The vote was taken during the company’s 14th annual meeting for shareholders at its corporate headquarters in St. Louis. A live audio feed of the meeting was provided to the public.
Harrington Investments Inc., based in Napa, Calif., proposed the resolution as part of activists’ efforts to force Monsanto to work toward mandatory labeling of foods with genetically modified organisms (GMOs).
The resolution marked the first time a shareholder had introduced a food-labeling resolution regarding food with GMOs.

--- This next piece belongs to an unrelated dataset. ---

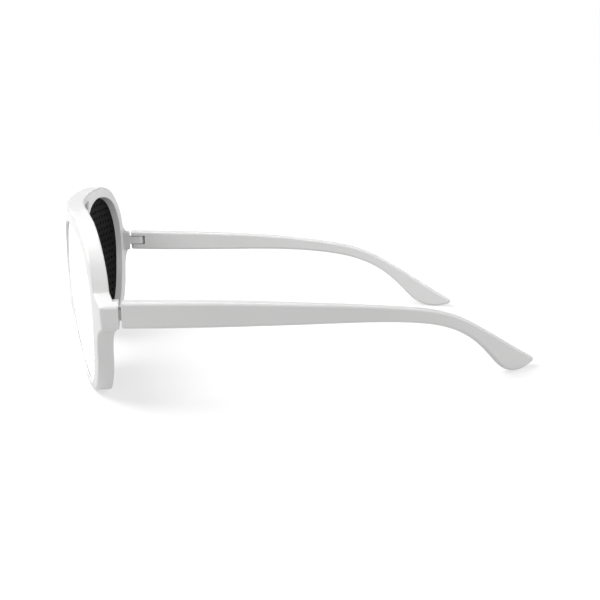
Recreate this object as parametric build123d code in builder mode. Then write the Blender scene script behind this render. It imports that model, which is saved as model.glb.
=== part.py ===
from build123d import *
import os

# Pinhole glasses with an aviator front, in millimetres.
# They stand on the rim bottoms and the temple tips at z = 0 and face -Y, with +X on the wearer's left.
# The origin is under the middle of the open glasses.

# Main sizes, measured from the seam where the temples meet the front
front_bulge = 20.5
temple_reach = 141.0
half_width = 72.3

# The front follows a ball, flatter behind, and bulges forwards most at this height
face_radius = 185.0
back_radius = 204.0
bulge_z = 38.0
frame_depth = 6.2

# Lens openings and the rims around them
lens_gap = 16.6
lens_width = 56.2
lens_height = 51.3
rim_width = 2.7
rim_outer_width = 3.2
brow_width = 4.3
lens_shares = (
    (0.456, 1.0), (0.674, 0.978), (0.856, 0.902), (0.966, 0.752), (1.0, 0.581), (0.968, 0.385),
    (0.872, 0.182), (0.746, 0.054), (0.589, 0.0), (0.397, 0.066), (0.230, 0.210), (0.087, 0.431),
    (0.009, 0.651), (0.023, 0.800), (0.121, 0.918), (0.313, 0.986),
)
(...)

However, according to an article published earlier this week in the International Business Times, John Harrington, president of the firm, held only 30 shares of Monsanto stock as of last August.
In response to the proposed resolution, Hugh Grant, president and CEO of Monsanto, says the company strongly supports voluntary labeling of genetically engineered foods but is opposed to mandatory labeling as it could imply to consumers that a specific food item is inferior or unsafe.
Grant adds that he believes company personnel need to engage more with consumers, in addition to farmers and company investors, about their food concerns.
"We understand there’s increased interest in the food we eat ... that people have questions, and we need to answer them," Grant says. "We have an obligation to listen so stakeholders are informed. We know we need to work harder."